Volodymyr Zelensky peut crier victoire. L’Ukraine vient de faire ce jeudi 14 décembre à Bruxelles un pas de géant vers sa future intégration dans l’Union européenne (UE) aux côtés de la Moldavie. C’est en effet acté. Le pays attaqué le 24 février 2022 par Vladimir Poutine, ainsi que la Moldavie voisine sous pression de la Russie, vont pouvoir commencer à négocier leur future adhésion.
Une négociation qui sera probablement longue et semée d’embûches pour les deux États. Mais un signal politique fort, pile le jour où le président Russe a, lors de sa conférence de presse annuelle à Moscou, promis de poursuivre la guerre pour atteindre les objectifs qu’il s’est fixé.
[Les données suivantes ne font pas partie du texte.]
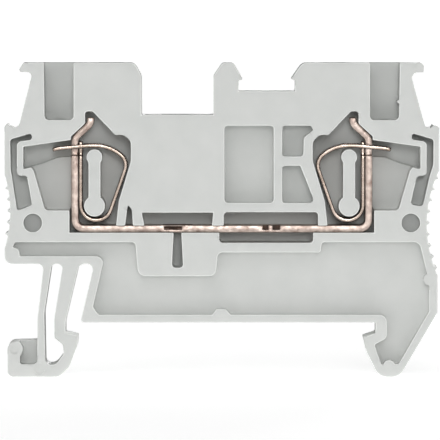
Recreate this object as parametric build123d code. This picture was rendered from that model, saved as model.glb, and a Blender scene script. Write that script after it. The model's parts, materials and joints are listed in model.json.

Une Ukraine de plus en plus européenne face à une Russie de plus en plus agressive: le décor est planté.
La victoire diplomatique incontestable du président Zelensky vient avec la quasi-assurance d’obtenir pour son pays 50 milliards d’euros de financement européens en 2024, même si cette décision reste à confirmer. Attention toutefois: le chemin qui s’ouvre est déjà jalonné d’obstacles. Preuve de sa réticence proclamée, le premier ministre hongrois Viktor Orbán s’est abstenu, afin de ne pas cautionner un vote de facto unanime des 27. Il s’est même absenté de la salle du Conseil européen à Bruxelles, lorsque l’ouverture des négociations d’adhésion avec l’Ukraine et la Moldavie a été actée.
Nouveau sommet en mars
Plus important: le premier ministre hongrois a obtenu que le dossier de ces deux pays soit réexaminé dès le prochain sommet européen au mois de mars, afin de s’assurer que tous les «chapitres» (les principaux domaines de réformes) des négociations sont bien pris en compte par le gouvernement de Kiev. Un nouvel épisode du «show Orbán», avec promesse de blocage, est donc prévisible au printemps 2024, à quelques semaines des élections européennes du 9 juin.
Attention aussi à ne pas confondre l’ouverture de négociations d’adhésion avec l’entrée future de l’Ukraine et de la Moldavie dans l’UE. Point symbolique: le président du Conseil européen (l’instance représentative des 27) Charles Michel n’a pas réitéré la date de 2030 qu’il avait évoquée pour l’entrée des deux pays dans l’Union. Viktor Orbán est passé par là. Le Hongrois a insisté pour que le processus de négociation avec ces deux pays, soit aussi rigoureux que celui imposé aux ex-pays de l’Est, dont la Hongrie, à la fin des années 90 jusqu’à leur entrée en mai 2004.
L’avocat des Balkans
L’homme fort de Budapest s’est aussi fait l’avocat des pays des Balkans (Serbie, Bosnie-Herzégovine, Albanie, Monténégro) qui sont tous candidats. C’est la force d’Orbán dans son duel avec Zelensky: il fait du judo géopolitique. Il n’a pas pris à Bruxelles le risque d’un véto qui l’aurait isolé. Mais il a formulé plusieurs avertissements sur l’Ukraine, et il a obtenu pour son pays le déblocage partiel de fonds communautaires gelés.
La méthode Orbán a donc payé. La Hongrie repart avec dix milliards d’euros débloqués sur 32 milliards gelés jusque-là en raison des problèmes d’État de droit. Nul doute qu’il repartira à l’assaut pour obtenir le reste de cette somme promise en mars. Orbán a aussi tiré le signal d’alarme. Il a parlé de la corruption massive en Ukraine. Il a redit qu’il ne veut pas soutenir militairement le gouvernement de Kiev et qu’il ne croit pas à une victoire de l’Ukraine face à la Russie.
Le match nul
Zelensky-Orbán? Le match nul de ces deux dirigeants montre dans les faits que la cause ukrainienne est de plus en plus compliquée à défendre. L’Union européenne tient bon et reste unie. L’aide européenne va parvenir à Kiev. A l’inverse, le pragmatique et le cynique Viktor Orbán reste en embuscade. Dès lors qu’une nouvelle occasion se présentera, le Hongrois bloquera à nouveau les discussions, pour bien montrer qu’il est incontournable.